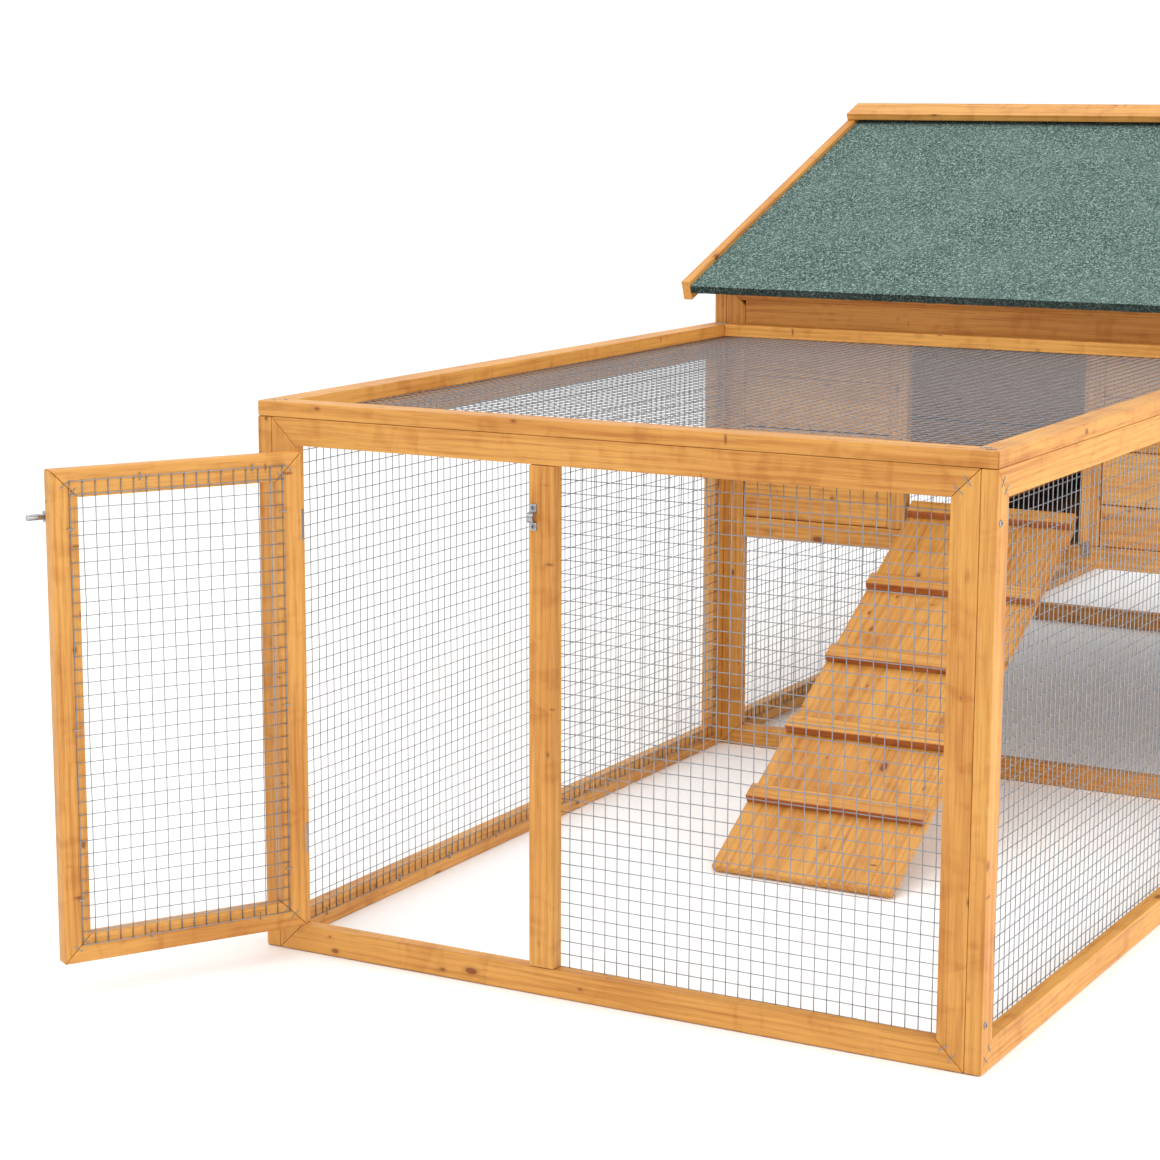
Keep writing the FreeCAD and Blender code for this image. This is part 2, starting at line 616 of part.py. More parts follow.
def tray(label, y, out):
    """A folded sheet tray with a wooden face, drawn out to the right."""
    body = doc.addObject("PartDesign::Body", label + "_pan_body")
    levels = (("outer", "0"), ("inner", "tray_sheet"))
    long = "(width - 2 * batten_thick - 2 * tray_play)"
    features = []
    for step, inset in levels:
        sketch = body.newObject("Sketcher::SketchObject", "%s_%s" % (label, step))
        sketch.AttachmentSupport = (origin_plane(body, "XY_Plane"), [""])
        sketch.MapMode = "FlatFace"
        if step == "inner":
            sketch.AttachmentOffset = FreeCAD.Placement(V(0, 0, number("tray_wall")), FLAT)
            sketch.setExpression("AttachmentOffset.Base.z", sized("tray_wall"))
        rectangle(sketch, inset, inset, long + " - " + inset, TRAY_WIDE + " - " + inset)
        features.append(sketch)
    pad = body.newObject("PartDesign::Pad", label + "_pad")
    pad.Profile = features[0]
    bind(pad, Length="tray_wall")
    pocket = body.newObject("PartDesign::Pocket", label + "_pocket")
    pocket.Profile = features[1]
    bind(pocket, Length="tray_wall - tray_sheet")
    shift = INNER_LEFT + " + tray_play + (%s)" % out
    place(body, shift, y, FLOOR_TOP + " + part_gap")
    keep(label + "_tray_pan", body)
    face_x = RIGHT + " - batten_thick + (%s)" % out
    face = box(label + "_face", ("batten_thick", HATCH_WIDE + " - 2 * part_gap", "slot_height - 2 * part_gap"),
               face_x, y + " - tray_play + part_gap", FLOOR_TOP + " + part_gap")
    keep(label + "_tray_face", face)
    knob = doc.addObject("Part::Cone", label + "_knob")
    bind(knob, Radius1="0.6 * knob_rad", Radius2="knob_rad", Height="knob_length")
    place(knob, face_x + " + batten_thick", y + " + %s / 2" % TRAY_WIDE, FLOOR_TOP + " + slot_height / 2",
          FreeCAD.Rotation(V(0, 0, 1), V(1, 0, 0)))
    keep(label + "_tray_knob", knob)


def rectangle(sketch, x0, y0, x1, y1):
    """A closed rectangle whose two corners are expressions."""
    corners = [(x0, y0), (x1, y0), (x1, y1), (x0, y1)]
    probe = [V(number(a), number(b), 0) for a, b in corners]
    for index in range(4):
        sketch.addGeometry(Part.LineSegment(probe[index], probe[(index + 1) % 4]))
    for index in range(4):
        sketch.addConstraint(Sketcher.Constraint("Coincident", index, 2, (index + 1) % 4, 1))
    for index in (0, 2):
        sketch.addConstraint(Sketcher.Constraint("Horizontal", index))
        sketch.addConstraint(Sketcher.Constraint("Vertical", index + 1))
    for index, pair in ((0, corners[0]), (2, corners[2])):
        for kind, text in zip(("DistanceX", "DistanceY"), pair):
            rule = sketch.addConstraint(Sketcher.Constraint(kind, -1, 1, index, 1, number(text)))
            sketch.setExpression("Constraints[%d]" % rule, sized(text))


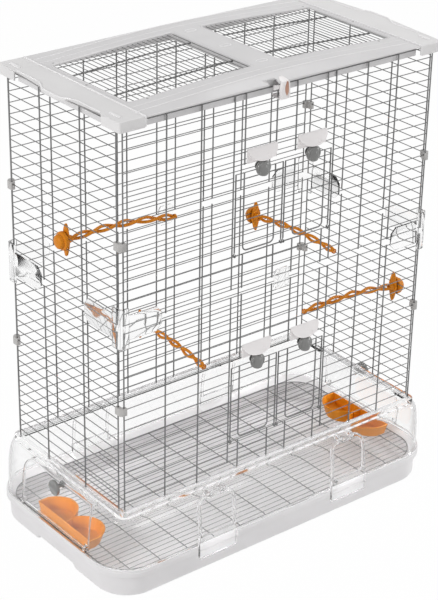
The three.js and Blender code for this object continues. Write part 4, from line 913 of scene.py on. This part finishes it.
# Cups
def cup_piece(name, end, shift):
    skin = Skin()
    half = CUP.length / 2
    quarter = CUP.length / 4
    sign = 1 if end < 0 else -1
    shares = CUP_SHARES
    taper = CUP.taper
    wall = CUP.wall

    def lobe(y, size):
        reach = abs(abs(y) - quarter) / (quarter * (1 + CUP.valley * CUP.valley / 2))
        return size * math.sqrt(max(0.0, 1 - reach * reach))

    def outline(share, z, inset):
        points = []
        for k in range(CUP.steps + 1):
            y = -(half - inset) * math.cos(HALF_TURN * k / CUP.steps)
            out = lobe(y * half / (half - inset), CUP.lobe - inset) + wall
            points.append((end + sign * share * out, shift + y * share, z))
        x = end + sign * inset * CUP.back_share
        return points + [(x, shift + (half - inset) * share, z), (x, shift - (half - inset) * share, z)]

    base = CUP.base
    top = base + CUP.height
    skin.loft([
        outline(taper, base, CUP.foot), outline(taper + shares.foot, base + CUP.foot, 0),
        outline(shares.neck, top - CUP.bead_low, 0), outline(shares.bead, top - CUP.bead_high, -CUP.bead),
        outline(shares.bead, top - CUP.bead_end, -CUP.bead), outline(shares.rim, top, CUP.bead),
        outline(shares.lip, top, CUP.lip), outline(shares.mouth, top - CUP.mouth, wall),
        outline(taper + shares.hollow, base + CUP.floor + CUP.hollow, wall),
        outline(taper, base + CUP.floor, wall + CUP.hollow),
    ])
    skin.hand_in(f"feed_cup_{name}_shape", "cage", "orange_plastic", f"feed_cup_{name}", smooth=CUP.smooth)
    divider = Skin()
    thick = CUP.divider / 2
    x = sorted((end + sign * CUP.divider_start, end + sign * (lobe(0, CUP.lobe) * CUP.divider_share)))
    divider.block(x, (shift - thick, shift + thick),
                  (base + CUP.floor - CUP.divider_root, top - CUP.divider_drop))
    divider.hand_in(f"feed_cup_divider_{name}", "cage", "orange_plastic")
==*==
Repeat exactly the lines from the one containing "The three.js and" through the last line of the records above, both included, and nothing else.

The three.js and Blender code for this object continues. Write part 4, from line 913 of scene.py on. This part finishes it.
# Cups
def cup_piece(name, end, shift):
    skin = Skin()
    half = CUP.length / 2
    quarter = CUP.length / 4
    sign = 1 if end < 0 else -1
    shares = CUP_SHARES
    taper = CUP.taper
    wall = CUP.wall

    def lobe(y, size):
        reach = abs(abs(y) - quarter) / (quarter * (1 + CUP.valley * CUP.valley / 2))
        return size * math.sqrt(max(0.0, 1 - reach * reach))

    def outline(share, z, inset):
        points = []
        for k in range(CUP.steps + 1):
            y = -(half - inset) * math.cos(HALF_TURN * k / CUP.steps)
            out = lobe(y * half / (half - inset), CUP.lobe - inset) + wall
            points.append((end + sign * share * out, shift + y * share, z))
        x = end + sign * inset * CUP.back_share
        return points + [(x, shift + (half - inset) * share, z), (x, shift - (half - inset) * share, z)]

    base = CUP.base
    top = base + CUP.height
    skin.loft([
        outline(taper, base, CUP.foot), outline(taper + shares.foot, base + CUP.foot, 0),
        outline(shares.neck, top - CUP.bead_low, 0), outline(shares.bead, top - CUP.bead_high, -CUP.bead),
        outline(shares.bead, top - CUP.bead_end, -CUP.bead), outline(shares.rim, top, CUP.bead),
        outline(shares.lip, top, CUP.lip), outline(shares.mouth, top - CUP.mouth, wall),
        outline(taper + shares.hollow, base + CUP.floor + CUP.hollow, wall),
        outline(taper, base + CUP.floor, wall + CUP.hollow),
    ])
    skin.hand_in(f"feed_cup_{name}_shape", "cage", "orange_plastic", f"feed_cup_{name}", smooth=CUP.smooth)
    divider = Skin()
    thick = CUP.divider / 2
    x = sorted((end + sign * CUP.divider_start, end + sign * (lobe(0, CUP.lobe) * CUP.divider_share)))
    divider.block(x, (shift - thick, shift + thick),
                  (base + CUP.floor - CUP.divider_root, top - CUP.divider_drop))
    divider.hand_in(f"feed_cup_divider_{name}", "cage", "orange_plastic")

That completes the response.